3月9日(土)、三重県の鈴鹿サーキットで2024年の全日本スーパーフォーミュラ選手権が開幕。晴天の下、10時10分から90分間行われたフリープラクティスでは、野尻智紀(TEAM MUGEN)がトップタイムを記録した。

■ルーキー勢最上位はテオ・プルシェール

 2024年のスーパーフォーミュラは、F1日本グランプリが史上初の春開催となった影響などにより、3月2週目という早い時期に、鈴鹿での開幕を迎えることとなった。オフの間、チームは12月と2月の2回、鈴鹿で合同テストを実施。2月のテストからは2週間という短いインターバルで、開幕を迎えることとなった。

 今季は、前年王者の宮田莉朋、同ランキング2位のリアム・ローソンが不在とはなるものの、チームを移籍するドライバーが多いことや、最年少かつ日本人女性として初参戦するJuju(TGM Grand Prix)、そして共通ダンパーが導入されるなど、多くの話題を集めるシーズンとなっている。

 気温9度/路面温度16度、強い風が吹くコンディションのなか、当初予定より5分遅れとなる10時10分にセッションはスタートした。

 序盤、山本尚貴(PONOS NAKAJIMA RACING)が1分36秒778というターゲットタイムを記録。2月の公式テストで記録された全体ベスト、1分36秒3へと早速迫っていく。野尻、牧野任祐(DOCOMO TEAM DANDELION RACING)も序盤のうちに1分36秒台に入れ、山本に続いた。

 開始25分を前にして山下健太(KONDO RACING)が最後にコースインし、これで全21台が計測を行っている。

 今週に入って参戦が決まった松下信治(TGM Grand Prix)が日立Astemoシケインでスピンする場面はあったものの、セッション中盤は概ね順調に進行。各車はピットインを繰り返しながら、周回を重ねていった。

 残り20分を前にアタックモードに入るドライバーも見られるなか、佐藤蓮(PONOS NAKAJIMA RACING)が1分36秒598と全体の最速タイムを更新、タイミングモニター最上段に立つ。

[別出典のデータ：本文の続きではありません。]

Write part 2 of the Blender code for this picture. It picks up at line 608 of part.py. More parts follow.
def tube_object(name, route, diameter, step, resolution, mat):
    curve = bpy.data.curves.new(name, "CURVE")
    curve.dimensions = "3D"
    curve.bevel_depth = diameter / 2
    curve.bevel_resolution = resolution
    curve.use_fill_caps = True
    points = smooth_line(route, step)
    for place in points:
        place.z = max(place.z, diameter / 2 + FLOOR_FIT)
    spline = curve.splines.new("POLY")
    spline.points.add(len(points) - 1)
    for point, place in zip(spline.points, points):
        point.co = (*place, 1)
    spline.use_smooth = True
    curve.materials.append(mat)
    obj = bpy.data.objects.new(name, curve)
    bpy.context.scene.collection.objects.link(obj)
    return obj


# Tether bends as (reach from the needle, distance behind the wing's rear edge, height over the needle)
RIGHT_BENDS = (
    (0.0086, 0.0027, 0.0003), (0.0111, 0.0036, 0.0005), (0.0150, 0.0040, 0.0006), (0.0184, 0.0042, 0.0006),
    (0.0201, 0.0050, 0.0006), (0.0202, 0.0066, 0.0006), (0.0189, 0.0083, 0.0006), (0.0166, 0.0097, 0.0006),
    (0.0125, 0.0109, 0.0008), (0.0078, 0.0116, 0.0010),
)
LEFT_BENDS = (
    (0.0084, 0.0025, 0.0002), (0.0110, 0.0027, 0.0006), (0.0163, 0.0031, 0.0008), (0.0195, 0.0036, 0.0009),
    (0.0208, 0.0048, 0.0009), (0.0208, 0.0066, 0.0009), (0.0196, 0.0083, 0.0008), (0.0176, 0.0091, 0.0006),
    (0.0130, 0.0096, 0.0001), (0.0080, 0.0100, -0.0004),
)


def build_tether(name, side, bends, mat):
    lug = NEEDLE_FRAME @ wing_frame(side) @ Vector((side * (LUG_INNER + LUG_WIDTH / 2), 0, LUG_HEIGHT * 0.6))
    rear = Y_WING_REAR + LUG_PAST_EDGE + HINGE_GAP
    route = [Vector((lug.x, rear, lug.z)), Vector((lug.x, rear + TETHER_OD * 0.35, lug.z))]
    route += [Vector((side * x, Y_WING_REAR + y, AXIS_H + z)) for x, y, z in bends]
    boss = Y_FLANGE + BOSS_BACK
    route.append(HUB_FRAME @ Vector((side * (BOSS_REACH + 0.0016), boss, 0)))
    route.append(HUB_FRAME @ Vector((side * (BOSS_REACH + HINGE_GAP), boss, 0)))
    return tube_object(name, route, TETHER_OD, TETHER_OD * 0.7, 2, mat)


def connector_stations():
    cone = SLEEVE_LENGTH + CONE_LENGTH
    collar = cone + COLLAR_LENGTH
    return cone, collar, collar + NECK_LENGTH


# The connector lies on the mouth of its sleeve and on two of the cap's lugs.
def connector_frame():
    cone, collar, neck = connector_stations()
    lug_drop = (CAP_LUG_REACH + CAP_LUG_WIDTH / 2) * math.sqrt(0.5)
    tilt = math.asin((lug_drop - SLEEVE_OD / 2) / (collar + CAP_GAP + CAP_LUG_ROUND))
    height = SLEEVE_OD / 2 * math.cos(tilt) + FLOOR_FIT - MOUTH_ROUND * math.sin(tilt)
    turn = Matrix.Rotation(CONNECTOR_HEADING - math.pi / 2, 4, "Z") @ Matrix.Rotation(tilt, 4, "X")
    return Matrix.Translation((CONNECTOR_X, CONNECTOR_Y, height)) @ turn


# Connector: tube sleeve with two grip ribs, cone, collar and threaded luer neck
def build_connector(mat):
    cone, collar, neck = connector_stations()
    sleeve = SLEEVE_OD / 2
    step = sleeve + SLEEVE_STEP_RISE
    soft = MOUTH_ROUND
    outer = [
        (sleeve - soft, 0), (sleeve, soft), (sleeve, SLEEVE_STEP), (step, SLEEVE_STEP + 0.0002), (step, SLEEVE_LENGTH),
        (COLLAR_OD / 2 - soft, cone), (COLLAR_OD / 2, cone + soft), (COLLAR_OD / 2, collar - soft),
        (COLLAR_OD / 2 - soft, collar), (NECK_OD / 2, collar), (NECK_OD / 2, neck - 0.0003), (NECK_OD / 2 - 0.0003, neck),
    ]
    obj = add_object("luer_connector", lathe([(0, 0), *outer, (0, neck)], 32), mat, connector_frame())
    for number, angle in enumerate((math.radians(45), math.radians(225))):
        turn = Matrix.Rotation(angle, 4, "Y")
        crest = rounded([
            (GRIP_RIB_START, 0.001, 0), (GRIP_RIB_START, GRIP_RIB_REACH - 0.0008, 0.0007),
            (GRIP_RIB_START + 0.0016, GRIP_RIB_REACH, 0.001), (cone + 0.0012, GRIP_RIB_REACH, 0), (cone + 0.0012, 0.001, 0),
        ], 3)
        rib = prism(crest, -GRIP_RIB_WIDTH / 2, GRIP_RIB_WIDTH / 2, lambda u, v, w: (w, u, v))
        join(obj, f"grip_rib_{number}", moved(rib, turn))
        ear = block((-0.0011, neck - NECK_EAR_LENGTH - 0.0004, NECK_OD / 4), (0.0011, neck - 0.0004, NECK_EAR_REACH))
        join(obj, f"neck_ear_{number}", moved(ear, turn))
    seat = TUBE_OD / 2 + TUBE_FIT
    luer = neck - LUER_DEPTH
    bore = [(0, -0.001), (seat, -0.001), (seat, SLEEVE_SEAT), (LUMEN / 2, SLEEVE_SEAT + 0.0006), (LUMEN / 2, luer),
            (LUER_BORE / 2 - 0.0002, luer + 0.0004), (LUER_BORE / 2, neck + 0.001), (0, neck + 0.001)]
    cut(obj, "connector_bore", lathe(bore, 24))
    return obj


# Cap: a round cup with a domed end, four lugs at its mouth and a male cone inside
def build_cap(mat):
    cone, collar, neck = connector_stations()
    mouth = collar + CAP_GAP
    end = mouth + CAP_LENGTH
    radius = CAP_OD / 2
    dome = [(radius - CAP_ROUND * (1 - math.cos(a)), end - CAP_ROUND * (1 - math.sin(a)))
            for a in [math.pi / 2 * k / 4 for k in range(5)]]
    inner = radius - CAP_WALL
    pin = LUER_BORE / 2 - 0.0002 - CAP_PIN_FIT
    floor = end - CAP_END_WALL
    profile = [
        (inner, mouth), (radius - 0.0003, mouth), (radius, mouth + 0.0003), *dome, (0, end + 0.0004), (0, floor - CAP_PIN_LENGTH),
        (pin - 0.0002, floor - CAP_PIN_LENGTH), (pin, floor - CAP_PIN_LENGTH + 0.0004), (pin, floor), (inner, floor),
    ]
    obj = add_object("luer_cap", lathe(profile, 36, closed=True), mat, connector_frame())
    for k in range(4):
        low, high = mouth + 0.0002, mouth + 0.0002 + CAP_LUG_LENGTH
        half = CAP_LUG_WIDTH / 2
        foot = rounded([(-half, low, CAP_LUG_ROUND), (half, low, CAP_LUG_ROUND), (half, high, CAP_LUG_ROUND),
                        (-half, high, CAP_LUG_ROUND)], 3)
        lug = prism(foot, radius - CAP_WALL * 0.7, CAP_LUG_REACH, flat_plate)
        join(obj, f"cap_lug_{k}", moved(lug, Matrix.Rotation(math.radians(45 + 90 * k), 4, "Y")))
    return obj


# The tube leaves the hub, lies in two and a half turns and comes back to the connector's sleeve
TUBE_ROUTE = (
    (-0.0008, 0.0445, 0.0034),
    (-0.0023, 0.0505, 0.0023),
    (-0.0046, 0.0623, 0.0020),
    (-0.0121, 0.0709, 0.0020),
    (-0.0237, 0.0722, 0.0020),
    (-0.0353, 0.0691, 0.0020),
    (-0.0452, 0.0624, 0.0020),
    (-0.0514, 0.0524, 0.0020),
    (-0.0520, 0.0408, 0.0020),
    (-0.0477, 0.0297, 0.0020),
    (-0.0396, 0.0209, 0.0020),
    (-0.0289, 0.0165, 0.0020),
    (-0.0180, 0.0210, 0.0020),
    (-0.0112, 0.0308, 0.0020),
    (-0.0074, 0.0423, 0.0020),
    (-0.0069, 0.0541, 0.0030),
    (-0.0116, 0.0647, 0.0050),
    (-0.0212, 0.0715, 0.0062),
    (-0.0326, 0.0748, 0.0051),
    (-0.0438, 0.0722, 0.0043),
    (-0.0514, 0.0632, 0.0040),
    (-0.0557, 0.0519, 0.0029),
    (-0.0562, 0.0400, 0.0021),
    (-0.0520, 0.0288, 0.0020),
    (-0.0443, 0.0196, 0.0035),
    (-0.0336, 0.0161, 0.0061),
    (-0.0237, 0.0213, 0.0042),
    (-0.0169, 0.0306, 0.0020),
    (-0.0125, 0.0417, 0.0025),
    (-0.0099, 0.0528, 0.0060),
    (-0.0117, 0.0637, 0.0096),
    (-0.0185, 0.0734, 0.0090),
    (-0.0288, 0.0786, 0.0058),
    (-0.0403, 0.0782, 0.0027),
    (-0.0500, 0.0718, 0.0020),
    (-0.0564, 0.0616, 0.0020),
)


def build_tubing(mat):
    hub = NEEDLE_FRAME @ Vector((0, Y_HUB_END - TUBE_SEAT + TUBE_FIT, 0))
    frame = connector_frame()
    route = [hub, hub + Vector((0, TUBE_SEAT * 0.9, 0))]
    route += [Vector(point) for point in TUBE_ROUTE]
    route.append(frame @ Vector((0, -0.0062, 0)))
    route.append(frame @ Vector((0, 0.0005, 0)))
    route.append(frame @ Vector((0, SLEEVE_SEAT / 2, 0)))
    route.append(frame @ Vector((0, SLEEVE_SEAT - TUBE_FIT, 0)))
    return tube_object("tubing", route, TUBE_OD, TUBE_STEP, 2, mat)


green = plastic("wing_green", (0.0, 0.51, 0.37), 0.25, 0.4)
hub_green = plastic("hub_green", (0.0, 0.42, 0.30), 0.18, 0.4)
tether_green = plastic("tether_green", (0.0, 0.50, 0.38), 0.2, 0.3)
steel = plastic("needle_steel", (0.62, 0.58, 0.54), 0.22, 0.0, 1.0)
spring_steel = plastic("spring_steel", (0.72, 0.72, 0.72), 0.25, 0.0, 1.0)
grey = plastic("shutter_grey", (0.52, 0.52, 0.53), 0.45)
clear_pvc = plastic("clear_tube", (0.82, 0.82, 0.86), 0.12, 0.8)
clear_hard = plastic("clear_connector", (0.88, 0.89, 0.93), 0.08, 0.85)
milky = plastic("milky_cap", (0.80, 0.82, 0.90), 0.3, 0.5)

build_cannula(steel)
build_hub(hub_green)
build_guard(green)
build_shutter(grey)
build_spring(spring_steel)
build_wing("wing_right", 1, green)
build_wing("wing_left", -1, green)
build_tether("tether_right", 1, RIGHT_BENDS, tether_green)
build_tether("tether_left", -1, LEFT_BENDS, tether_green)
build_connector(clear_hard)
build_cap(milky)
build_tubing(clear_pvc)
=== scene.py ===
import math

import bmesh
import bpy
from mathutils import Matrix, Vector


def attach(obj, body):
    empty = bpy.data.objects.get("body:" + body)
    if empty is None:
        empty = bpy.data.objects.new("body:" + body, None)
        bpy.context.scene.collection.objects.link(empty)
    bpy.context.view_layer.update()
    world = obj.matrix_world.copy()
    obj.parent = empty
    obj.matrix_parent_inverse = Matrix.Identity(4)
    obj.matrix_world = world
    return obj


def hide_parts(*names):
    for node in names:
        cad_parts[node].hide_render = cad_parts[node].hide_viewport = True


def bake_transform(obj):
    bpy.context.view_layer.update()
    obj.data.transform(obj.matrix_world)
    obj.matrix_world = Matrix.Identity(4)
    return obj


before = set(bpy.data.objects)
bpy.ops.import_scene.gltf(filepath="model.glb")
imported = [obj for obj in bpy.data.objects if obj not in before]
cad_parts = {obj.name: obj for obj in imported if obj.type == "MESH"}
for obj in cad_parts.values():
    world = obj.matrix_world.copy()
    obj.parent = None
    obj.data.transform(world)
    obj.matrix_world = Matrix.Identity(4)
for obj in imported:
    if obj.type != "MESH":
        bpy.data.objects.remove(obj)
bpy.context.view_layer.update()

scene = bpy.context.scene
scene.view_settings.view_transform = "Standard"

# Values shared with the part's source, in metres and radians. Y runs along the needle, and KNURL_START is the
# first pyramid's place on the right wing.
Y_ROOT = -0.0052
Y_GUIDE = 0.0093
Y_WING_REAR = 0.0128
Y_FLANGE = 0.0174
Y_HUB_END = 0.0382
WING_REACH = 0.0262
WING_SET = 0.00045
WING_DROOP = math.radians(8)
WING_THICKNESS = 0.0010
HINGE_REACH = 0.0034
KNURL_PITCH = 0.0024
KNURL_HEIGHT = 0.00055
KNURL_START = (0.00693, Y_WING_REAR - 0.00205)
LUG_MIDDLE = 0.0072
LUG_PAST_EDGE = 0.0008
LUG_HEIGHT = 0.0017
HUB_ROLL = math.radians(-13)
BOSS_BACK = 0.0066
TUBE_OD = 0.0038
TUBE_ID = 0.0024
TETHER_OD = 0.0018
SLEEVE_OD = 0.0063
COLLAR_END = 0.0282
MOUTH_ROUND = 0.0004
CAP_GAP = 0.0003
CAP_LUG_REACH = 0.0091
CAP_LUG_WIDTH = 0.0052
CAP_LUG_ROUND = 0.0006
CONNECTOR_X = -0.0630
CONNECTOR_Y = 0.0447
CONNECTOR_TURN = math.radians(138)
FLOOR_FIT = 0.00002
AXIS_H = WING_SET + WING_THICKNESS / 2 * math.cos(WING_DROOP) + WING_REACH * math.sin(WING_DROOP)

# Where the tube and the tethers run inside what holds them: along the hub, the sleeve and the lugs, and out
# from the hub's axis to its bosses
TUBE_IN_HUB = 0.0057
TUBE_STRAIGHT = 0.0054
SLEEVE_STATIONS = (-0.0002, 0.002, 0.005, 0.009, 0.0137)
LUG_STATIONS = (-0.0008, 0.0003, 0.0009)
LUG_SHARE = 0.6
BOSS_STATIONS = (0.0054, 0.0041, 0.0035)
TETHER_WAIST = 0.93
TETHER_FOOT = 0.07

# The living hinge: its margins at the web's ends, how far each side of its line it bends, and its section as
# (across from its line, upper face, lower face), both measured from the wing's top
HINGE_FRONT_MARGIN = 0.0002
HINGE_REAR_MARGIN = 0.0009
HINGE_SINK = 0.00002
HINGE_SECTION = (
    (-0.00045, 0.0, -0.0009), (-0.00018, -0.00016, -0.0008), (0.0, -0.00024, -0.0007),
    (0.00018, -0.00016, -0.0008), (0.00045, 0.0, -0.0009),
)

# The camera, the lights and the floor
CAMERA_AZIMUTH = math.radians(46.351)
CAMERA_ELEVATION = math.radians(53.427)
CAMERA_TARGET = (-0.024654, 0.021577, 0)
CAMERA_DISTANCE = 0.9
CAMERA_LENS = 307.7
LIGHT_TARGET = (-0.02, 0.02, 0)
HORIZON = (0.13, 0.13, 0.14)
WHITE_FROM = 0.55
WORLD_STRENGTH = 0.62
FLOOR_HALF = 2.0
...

 さらにルーキーの2023年FIA F2王者、テオ・プルシェール(ITOCHU ENEX TEAM IMPUL)が1分36秒902へと自己ベストタイムを縮め、トヨタエンジン勢最上位の4番手に浮上してくる。

 セッション残り10分を切り、各車は予選シミュレーションへ向かう。まずはトラフィックが生じる前の早いタイミングでアタックした野尻がセクター1で全体ベストを記録しながら、1分36秒415と最速タイムを叩き出すと、続いて10番手につけていた山下が自己ベストセクターを塗り替えながら、3番手にジャンプアップ。しかしセクター4で全体ベストを刻んだ山本がすぐにタイムを縮め3番手を奪い返す。

 チェッカーが振られるなか、ここから多くのドライバーが自己ベストを更新。ルーキーの岩佐歩夢(TEAM MUGEN)が8番手に食い込むと、昨年最終戦のウイナー、太田格之進(DOCOMO TEAM DANDELION RACING)が岩佐を上回って8番手へ。

 そして松下も最終ラップで自己ベストを更新し、6番手へと食い込んできた。この最後のアタックラッシュの時間帯、小林可夢偉(Kids com Team KCMG)はスプーンカーブでコースオフを喫しているが、すぐにコースへと戻っている。

 結局、ひとり早いタイミングで最終アタックを行ったTEAM MUGEN野尻のタイムを上回るドライバーはなく、2021/2022王者の野尻がこのセッション最速に。2番手に佐藤、3番手に山本とPONOS NAKAJIMA RACINGの2台が続いた。

 4番手以下は山下、プルシェール、松下、牧野、坪井翔(VANTELIN TEAM TOM’S)と続くトップ8のオーダーとなった。

 ルーキー勢ではプルシェールの5番手が最上位。岩佐が10番手、木村偉織(San-Ei Gen with B-Max)が15番手、Jujuは首位から4.335秒おくれの最下位(21番手)となった。

『NGK SPARK PLUGS SUZUKA 2&4 RACE』として行われている本戦は、このあとフォーミュラ・リージョナル・ジャパニーズ選手権のレース1、MFJ全日本ロードレース選手権JSB1000クラスの予選に続き、スーパーフォーミュラの公式予選は15時05分にQ1・Aグループのセッションが開始される予定だ。